### [Aim of the exercise]
Repeat the data verbatim.

------

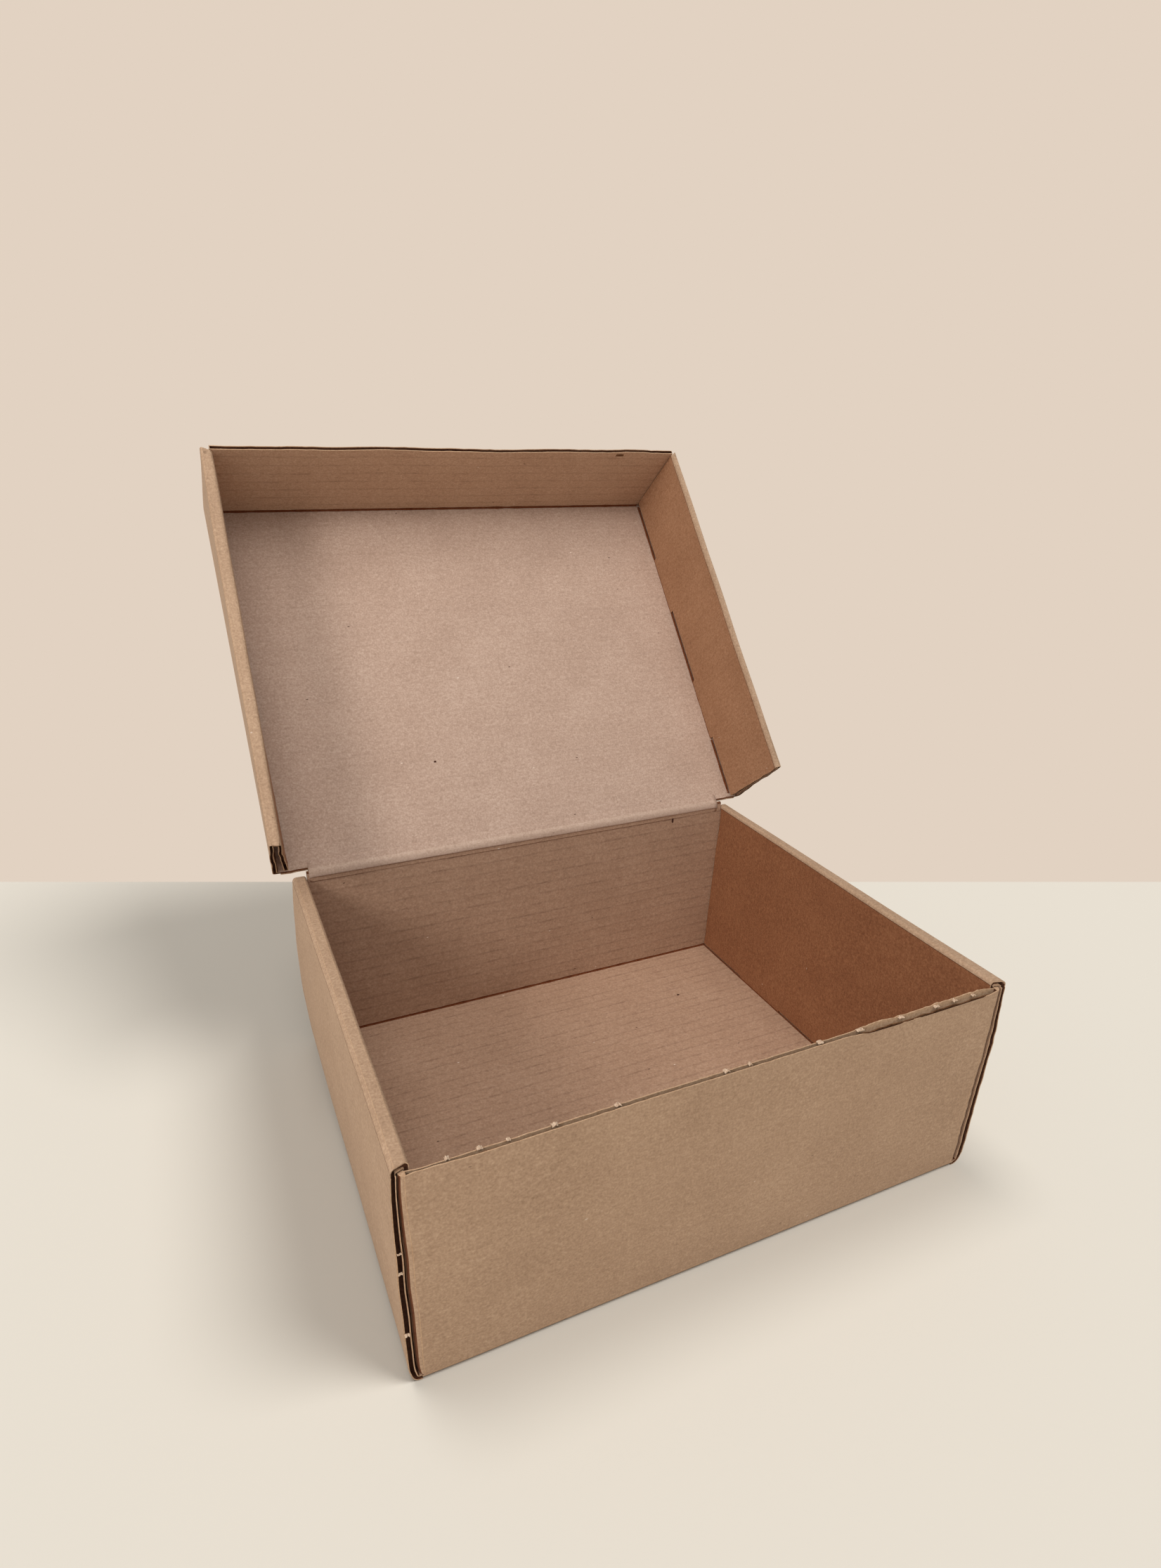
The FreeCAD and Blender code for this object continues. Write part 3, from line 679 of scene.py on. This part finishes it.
def medium_strip(name, half_width, line, height, body, place, seed):
    """A thin upright strip that wanders between the two facings along an open edge.

    It stands from 3 mm to about 1.3 mm below the height of the edge."""
    step = 1.5
    steps = int(2 * half_width / step)
    bpy.ops.mesh.primitive_grid_add(x_subdivisions=steps, y_subdivisions=2, size=1)
    strip = bpy.context.object
    strip.name = name
    for vertex in strip.data.vertices:
        along = vertex.co.x * 2 * half_width
        share = vertex.co.y + 0.5
        sway = 0.55 * noise.noise(Vector((along / 11, seed, 0.5)))
        torn = 0.5 * noise.noise(Vector((along / 4, seed, 7.5))) * share
        vertex.co = place @ (Vector((along, line + sway, height - 3.0 + 1.7 * share + torn)) * mm)
    thicken(strip, 0.5)
    strip.data.materials.append(medium_paper)
    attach(strip, body)


medium_strip("front_medium", 122.0, -103.35, 98.8, "tray", Matrix.Identity(4), 1.0)
medium_strip("flap_medium", 130.5, 213.8, 51.3, "lid", lid_to_box, 2.0)

# Where the die left the board uncut, it tore free: pale tufts of paper along the front edge
# and down the ends of the side walls.
torn_paper = plain_paper("torn_paper", "#AE8D70", "#D9C1A9", 1200.0)
random.seed(11)


def torn_tufts(name, places, body):
    """Small ragged bits of paper. Each place is a point in mm, a width, and which way it stands."""
    bits = []
    for point, width, away in places:
        bpy.ops.mesh.primitive_grid_add(x_subdivisions=5, y_subdivisions=3, size=1)
        bit = bpy.context.object
        sideways = away.cross(Vector((0, 1, 0)) if abs(away.y) < 0.5 else Vector((1, 0, 0))).normalized()
        through = away.cross(sideways)
        bit_height, bit_lean = random.uniform(0.6, 1.5), random.uniform(-0.5, 0.5)
        for vertex in bit.data.vertices:
            across_bit, deep = vertex.co.x, vertex.co.y
            tooth = random.uniform(0.1, 1.0) * (1 - abs(across_bit) * 1.3)
            at = Vector(point) + sideways * across_bit * width + through * deep * 1.6
            at += (away + sideways * bit_lean) * tooth * bit_height
            vertex.co = (at + Vector([random.uniform(-0.12, 0.12) for _ in range(3)])) * mm
        bits.append(bit)
    bpy.ops.object.select_all(action="DESELECT")
    for bit in bits:
        bit.select_set(True)
    bpy.context.view_layer.objects.active = bits[0]
    bpy.ops.object.join()
    tufts = bpy.context.object
    tufts.name = name
    thicken(tufts, 0.3)
    tufts.data.materials.append(torn_paper)
    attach(tufts, body)


up = Vector((0, 0, 1))
front_nicks = [(-112.5, 1.6), (-101.7, 2.2), (-91.8, 1.4), (-75.6, 2.4), (-51.9, 2.6), (-7.9, 2.4),
               (2.2, 1.4), (34.2, 2.6), (53.6, 3.4), (74.1, 2.6), (93.0, 3.0), (103.1, 2.4), (113.2, 2.0)]
torn_tufts("front_tufts", [((at, -102.9, 99.1), width * 0.9, up) for at, width in front_nicks], "tray")
forward = Vector((0, -1, 0))
end_nicks = [((-130.6, -103.9, 57.0), 0.8), ((-130.2, -103.9, 66.0), 0.5), ((-130.3, -103.9, 27.0), 0.5)]
torn_tufts("end_tufts", [(point, width, forward) for point, width in end_nicks], "tray")

# Three dark bits of recycled fibre are big enough to be seen one by one: on the back wall,
# the floor and the lid. Each is a thin chip pressed into the facing.
dark_chip = plain_paper("dark_fibre", "#3A2018", "#4C2C20", 900.0)
flat_on_tray = Matrix.Identity(4)
speck_places = [("tray", flat_on_tray, (91.4, 102.16, 97.8), (0.7, 0.12, 1.5)),
                ("tray", flat_on_tray, (77.7, 59.6, 2.3), (0.9, 0.7, 0.12)),
                ("lid", lid_to_box, (-44.8, 50.3, 2.3), (0.8, 0.6, 0.12))]
for index, (body, place, point, size) in enumerate(speck_places):
    bpy.ops.mesh.primitive_uv_sphere_add(segments=10, ring_count=6, radius=1)
    chip = bpy.context.object
    chip.name = f"fibre_chip_{index + 1}"
    for vertex in chip.data.vertices:
        ragged = 1 + 0.35 * noise.noise(vertex.co * 1.7 + Vector((index * 9, 0, 0)))
        shift = Vector([vertex.co[axis] * size[axis] * ragged for axis in range(3)])
        vertex.co = place @ ((Vector(point) + shift) * mm)
    chip.data.materials.append(dark_chip)
    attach(chip, body)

------

### [Response for this exercise]
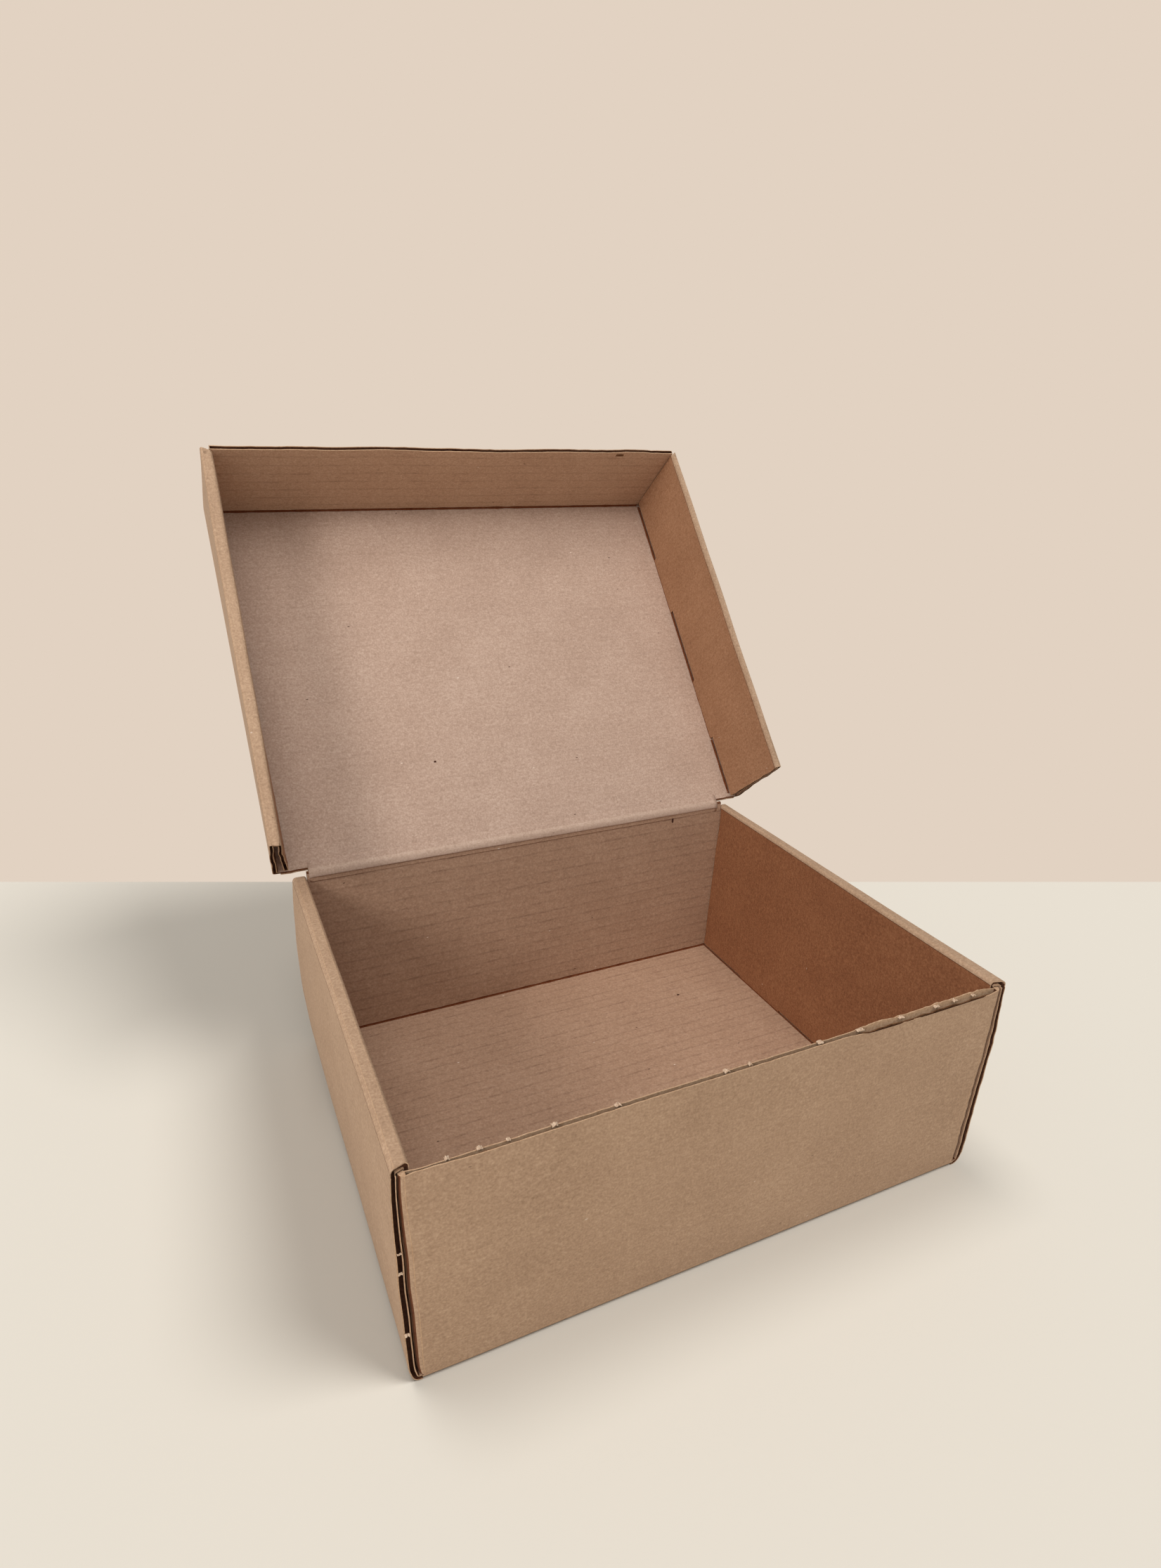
The FreeCAD and Blender code for this object continues. Write part 3, from line 679 of scene.py on. This part finishes it.
def medium_strip(name, half_width, line, height, body, place, seed):
    """A thin upright strip that wanders between the two facings along an open edge.

    It stands from 3 mm to about 1.3 mm below the height of the edge."""
    step = 1.5
    steps = int(2 * half_width / step)
    bpy.ops.mesh.primitive_grid_add(x_subdivisions=steps, y_subdivisions=2, size=1)
    strip = bpy.context.object
    strip.name = name
    for vertex in strip.data.vertices:
        along = vertex.co.x * 2 * half_width
        share = vertex.co.y + 0.5
        sway = 0.55 * noise.noise(Vector((along / 11, seed, 0.5)))
        torn = 0.5 * noise.noise(Vector((along / 4, seed, 7.5))) * share
        vertex.co = place @ (Vector((along, line + sway, height - 3.0 + 1.7 * share + torn)) * mm)
    thicken(strip, 0.5)
    strip.data.materials.append(medium_paper)
    attach(strip, body)


medium_strip("front_medium", 122.0, -103.35, 98.8, "tray", Matrix.Identity(4), 1.0)
medium_strip("flap_medium", 130.5, 213.8, 51.3, "lid", lid_to_box, 2.0)

# Where the die left the board uncut, it tore free: pale tufts of paper along the front edge
# and down the ends of the side walls.
torn_paper = plain_paper("torn_paper", "#AE8D70", "#D9C1A9", 1200.0)
random.seed(11)


def torn_tufts(name, places, body):
    """Small ragged bits of paper. Each place is a point in mm, a width, and which way it stands."""
    bits = []
    for point, width, away in places:
        bpy.ops.mesh.primitive_grid_add(x_subdivisions=5, y_subdivisions=3, size=1)
        bit = bpy.context.object
        sideways = away.cross(Vector((0, 1, 0)) if abs(away.y) < 0.5 else Vector((1, 0, 0))).normalized()
        through = away.cross(sideways)
        bit_height, bit_lean = random.uniform(0.6, 1.5), random.uniform(-0.5, 0.5)
        for vertex in bit.data.vertices:
            across_bit, deep = vertex.co.x, vertex.co.y
            tooth = random.uniform(0.1, 1.0) * (1 - abs(across_bit) * 1.3)
            at = Vector(point) + sideways * across_bit * width + through * deep * 1.6
            at += (away + sideways * bit_lean) * tooth * bit_height
            vertex.co = (at + Vector([random.uniform(-0.12, 0.12) for _ in range(3)])) * mm
        bits.append(bit)
    bpy.ops.object.select_all(action="DESELECT")
    for bit in bits:
        bit.select_set(True)
    bpy.context.view_layer.objects.active = bits[0]
    bpy.ops.object.join()
    tufts = bpy.context.object
    tufts.name = name
    thicken(tufts, 0.3)
    tufts.data.materials.append(torn_paper)
    attach(tufts, body)


up = Vector((0, 0, 1))
front_nicks = [(-112.5, 1.6), (-101.7, 2.2), (-91.8, 1.4), (-75.6, 2.4), (-51.9, 2.6), (-7.9, 2.4),
               (2.2, 1.4), (34.2, 2.6), (53.6, 3.4), (74.1, 2.6), (93.0, 3.0), (103.1, 2.4), (113.2, 2.0)]
torn_tufts("front_tufts", [((at, -102.9, 99.1), width * 0.9, up) for at, width in front_nicks], "tray")
forward = Vector((0, -1, 0))
end_nicks = [((-130.6, -103.9, 57.0), 0.8), ((-130.2, -103.9, 66.0), 0.5), ((-130.3, -103.9, 27.0), 0.5)]
torn_tufts("end_tufts", [(point, width, forward) for point, width in end_nicks], "tray")

# Three dark bits of recycled fibre are big enough to be seen one by one: on the back wall,
# the floor and the lid. Each is a thin chip pressed into the facing.
dark_chip = plain_paper("dark_fibre", "#3A2018", "#4C2C20", 900.0)
flat_on_tray = Matrix.Identity(4)
speck_places = [("tray", flat_on_tray, (91.4, 102.16, 97.8), (0.7, 0.12, 1.5)),
                ("tray", flat_on_tray, (77.7, 59.6, 2.3), (0.9, 0.7, 0.12)),
                ("lid", lid_to_box, (-44.8, 50.3, 2.3), (0.8, 0.6, 0.12))]
for index, (body, place, point, size) in enumerate(speck_places):
    bpy.ops.mesh.primitive_uv_sphere_add(segments=10, ring_count=6, radius=1)
    chip = bpy.context.object
    chip.name = f"fibre_chip_{index + 1}"
    for vertex in chip.data.vertices:
        ragged = 1 + 0.35 * noise.noise(vertex.co * 1.7 + Vector((index * 9, 0, 0)))
        shift = Vector([vertex.co[axis] * size[axis] * ragged for axis in range(3)])
        vertex.co = place @ ((Vector(point) + shift) * mm)
    chip.data.materials.append(dark_chip)
    attach(chip, body)